Welche Funktion hat Ihre Musik im Film?
"Meine Musik soll den Film unterstützen, sich nicht selbst aufdrängen. Ich höre sie normalerweise nur im Kontrollraum, in voller Orchestrierung finde ich sie irritierend." John Powell, der Komponist von unter anderem "Ice Age: The Meltdown", "Mr. & Mrs. Smith" und "Bourne Identity" war Ehrengast des Festivals und wurde mit einer Suite während der "World Soundtrack Awards" beglückt, zu der er selbst Schlagzeug spielte.
"In diesen politisch schwierigen Zeiten kann die Musik verbindend wirken. Obwohl ich Oliver Stone sehr schätze, war ich bei der Anfrage zu 'World Trade Center' skeptisch. Aber er hat alle Zweifel ausgeräumt." Craig Armstrong lieferte zu "World Trade Center" einen ungewöhnlichen Score mit viel Chor und Pathos ab. Wie sehr seine Kompositionen geschätzt werden, machte Schauspieler Michael Caine klar, als er "The Quiet American" nur unter der Bedingung spielen wollte, dass Armstrong die Musik schreibt. Während der Brite durch "Romeo & Juliet", "Moulin Rouge", "Ray" und "Love Actually" bekannt wurde, komponiert er die meiste Zeit klassische Musik - fürs Orchester, nicht fürs Kino.
"Für 'Flight 93' schrieb ich besänftigende Musik, da diese Situation im entführten Flugzeug so dramatisch ist, dass sie eigentlich keine Musik braucht. Also entschied ich mich, musikalisch die Hand des Publikums halten. Das zeigt, dass Filmmusik nicht zu manipulativ sein darf. Mir fällt da Hitchcock ein, der zur Situation von 'Lifeboat' (ein Rettungsboot einsam im weiten Ozean) fragte: Wo ist das Orchester? Im Boot nebenan?" (John Powell)

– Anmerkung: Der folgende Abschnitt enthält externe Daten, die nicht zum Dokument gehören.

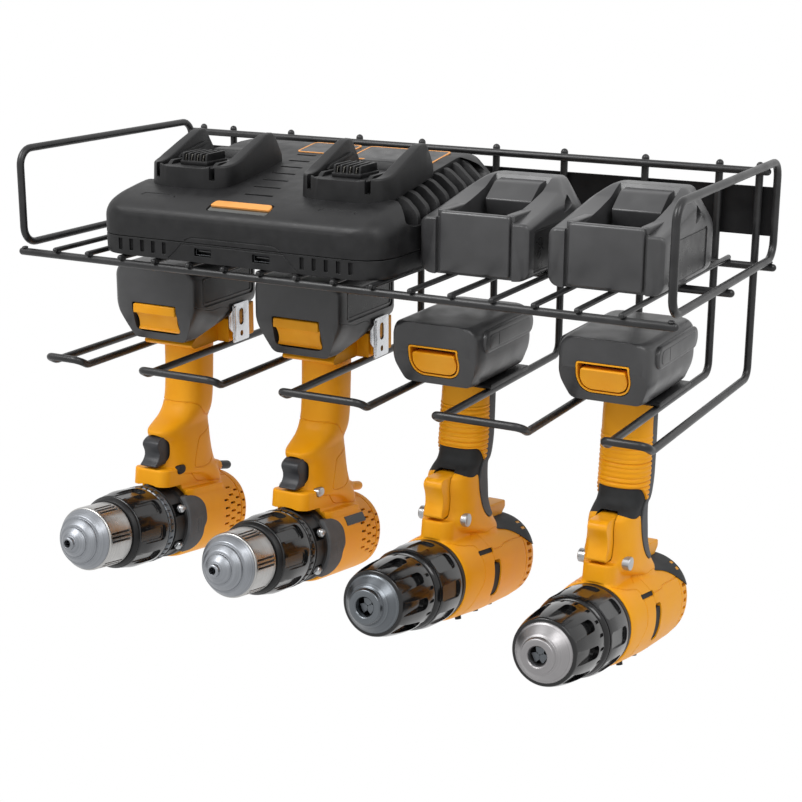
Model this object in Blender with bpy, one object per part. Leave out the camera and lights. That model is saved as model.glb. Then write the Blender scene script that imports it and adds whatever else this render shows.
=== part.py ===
"""Wall rack for charging and storing cordless drills.

The rack is bent and welded from steel wire around a flat back plate.  A twin charger and two spare
battery packs stand on its shelf, and four drills hang upside down by their battery feet from the
arms below.

Frame: metres, +Z up, +X to the right of someone facing the wall, the wall at y = 0 and the user at
-Y.  The origin is the centre of the back plate's rear face.  The drills and packs are modelled the
way they hang or stand, each under an empty at its own seat.
"""
import math
from types import SimpleNamespace

import bmesh
import bpy
from mathutils import Matrix, Vector

# Fits and facets
CLEARANCE = 0.0003
SLIDE_CLEARANCE = 0.0004
OVERRUN = 0.002
WIRE_SIDES = 8
TURNED_SIDES = 20
GRIP_SIDES = 12
GRIP_SQUARENESS = 0.72
ARC_STEP = math.radians(24)
SHARP_ANGLE = math.radians(38)

# Rack: wires, plate and shelf
RACK_WIDTH = 0.450
RACK_DEPTH = 0.199
WIRE = 0.005
CROSS_WIRE = 0.0035
WELD_BITE = 0.0004
PLATE_HEIGHT = 0.0314
PLATE_THICKNESS = 0.0015
PLATE_END_MARGIN = 0.0030
PLATE_SCREW_HOLE = 0.0055
PLATE_SCREW_SPACING = 0.2128
SHELF_DROP = 0.0291
GUARD_HEIGHT = 0.0623
GUARD_CORNER = 0.0110
TOP_RAIL_DROP = 0.0066
RAIL_END = 0.0045
CROSS_WIRE_COUNT = 16
CROSS_WIRE_END = 0.0045
MIDDLE_RAIL_SHARE = 0.47

# Rack: loops that the tools hang from
LOOP_DROP = 0.0810
LOOP_TOP_RISE = 0.0045
LOOP_BEND = 0.0080
LOOP_REACH = 0.1875
LIP_REACH = 0.0090
LIP_RISE = 0.0048
LIP_CORNER = 0.0068
LIP_BEND = 0.0040
TOOL_GAP = 0.0503
END_LOOP_WIDTH = 0.0265
END_LOOP_MARGIN = 0.01165

# Twin charger
CHARGER_WIDTH = 0.212
CHARGER_DEPTH = 0.174
CHARGER_REAR_GAP = 0.0260
CHARGER_REAR_HEIGHT = 0.0575
CHARGER_BASE_HEIGHT = 0.0120
CHARGER_WALL = 0.0025
CHARGER_VENT_PITCH = 0.0085
CHARGER_VENT_WIDTH = 0.0022
CHARGER_VENT_HEIGHT = 0.0080
CHARGER_VENT_DEPTH = 0.0012
CHARGER_VENT_COUNT = 5
USB_WIDTH = 0.0120
USB_HEIGHT = 0.0050
USB_DEPTH = 0.0070
USB_SPACING = 0.0430
BOARD_THICKNESS = 0.0016
BOARD_POST = 0.0040
INLET_WIDTH = 0.0220
DOCK_SPACING = 0.1140
DOCK_WIDTH = 0.0640
DOCK_LENGTH = 0.0720
DOCK_SETBACK = 0.0320
DOCK_HEIGHT = 0.0150
DOCK_CHEEK_RISE = 0.0160
DOCK_CHEEK = 0.0095
DOCK_SLOT = 0.0035
COMB_WIDTH = 0.0200
COMB_LENGTH = 0.0240
COMB_HEIGHT = 0.0060
COMB_BLADE = 0.0012
COMB_BLADE_COUNT = 5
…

Wann setzt der Komponist ein?
Immer als letzter, immer unter enormen Zeitdruck. Denn "Hollywood ist der einzige Ort der Welt, an dem man seine Komposition um sechs Uhr morgens fertig schreibt und sie dann in vier Stunden orchestriert und kopiert bekommt." (Powell) Wenn es allerdings mal anders sein sollte, ist es auch nicht gut, weil "in Hollywood zwischen Script und Film alles ausgewechselt werden kann: Das Drehbuch selbst, der Regisseur zweimal und aus der Hauptdarstellerin wird ein Mann ..." (Tommy Pearson, Filmmusik-Spezialist beim BBC-Radio)

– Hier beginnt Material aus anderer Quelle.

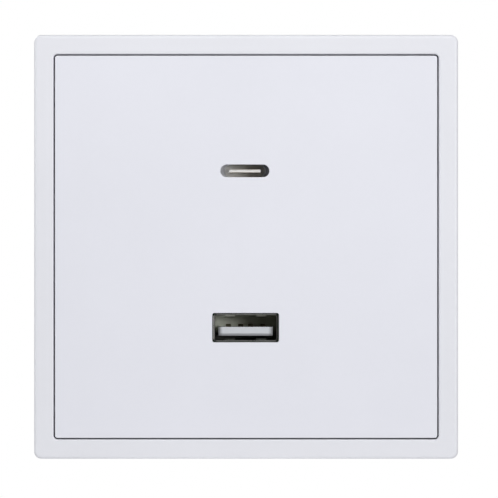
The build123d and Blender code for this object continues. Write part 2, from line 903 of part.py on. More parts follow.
def notched(width, height):
    # A rectangle with its corners cut back around the screw columns
    outline = Rectangle(width, height)
    cut_x = width / 2 - notch_x
    cut_z = height / 2 - notch_z
    for x, z in corners(width / 2 - cut_x / 2, height / 2 - cut_z / 2):
        outline -= Pos(x, z) * Rectangle(cut_x, cut_z)
    return outline


def port_board():
    outline = rounded(port_board_width, port_board_height, port_board_corner)
    board = prism(outline, port_board_y, port_board_back_y)
    room = 2 * hole_clearance
    for x, z in shell_a_legs():
        hole = Rectangle(shell_a_wall + room, leg_a_width + room)
        board -= prism(hole, port_board_y, port_board_back_y, x, z)
    for x, z in shell_c_legs():
        hole = Rectangle(leg_c_width + room, shell_c_wall + room)
        board -= prism(hole, port_board_y, port_board_back_y, x, z)
    for x, z in contact_a_pins() + link_pins():
        board -= post(pin_width / 2 + 2 * hole_clearance, port_board_y, port_board_back_y, x, z)
    return board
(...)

"Meist gibt das Drehbuch die Atmosphäre vor, besser ist es allerdings, den fertigen Film zu haben, dann hat man auch die wichtigen Soundeffekte und die Stimmen dabei." (Powell)
Der deutsche Komponist Peer Raben (erhielt in Abwesenheit den Lifetime Achievement Award) kann es sich als eigensinnige Legende aus Fassbinder-Zeiten erlauben, seine Musik erst am Ende hinzuzufügen. Ohne weitere Diskussion, wie seine jungen Mitarbeiter Florian Moser und Michael Bauer aus "Rabens Workshop" berichten. Wong Kar-Wai bediente sich für "2046" bei einer Kassette, die ihm Raben auf Anfrage zuschickte. So was geht allerdings auch schon mal schief: Kubrick schmiss 1968 den bei Alex North bestellten Score für "2001" in den Mülleimer und benutzte einfach die Musik, die während der Produktion schon unter den Bildern lag.
"Wenn man früh während der Produktion direkt Szenen mit Originalmusik vertont, bringt das zwei bis drei Mal mehr Arbeit, denn die Musik wird später mit weg geschnitten." (Powell) Diese parallele Drehen und Komponieren sei nur machbar, wenn Regisseur und Komponist eine Person sind. Siehe Tom Tykwer bei "Lola rennt" oder auch bei "Das Parfum". Oder Tony Gatlif mit fast allen seinen Filmen von "Gatjo Dilo" bis "Transylvania".
"Musik hat etwas Irrationales, es ist die Musik der Seele, die ich in der reichen Musiktradition der Roma finde." (Tony Gatlif)
Gatlif erhielt zusammen mit Delphine Mantoulet für seine "Gadja Dila"-Geschichte "Transylvania" (mit Asia Argento) den Georges Delerue-Preis für die beste Musik. Zusammen mit dem Publikumspreis für den Gypsy-Musik-Konzertfilm "When the Road Bends: Tales of a Gypsy Caravan" (von Jasmine Dellal) stellte "Transylvania" allerdings einen subversiven Kontrapunkt gegen all das Orchestrieren und Symphonisieren von Filmmusik in Gent und anderswo. Bei Gatlif ist Musik selbst als Filmkonserve noch äußerst lebendig, während die befrackte Live-Aufführungen von aus der Funktion gerissener Filmmusik in den seltensten Fällen Erlebnisgewinn bringen. Man muss ja auch keine Opernlibretti vorlesen. Nach mehr als hundert Jahren Kino traut sich Unterhaltung scheinbar immer noch nicht Unterhaltung zu sein und strickt weiterhin an einem unpassenden Kunstmäntelchen.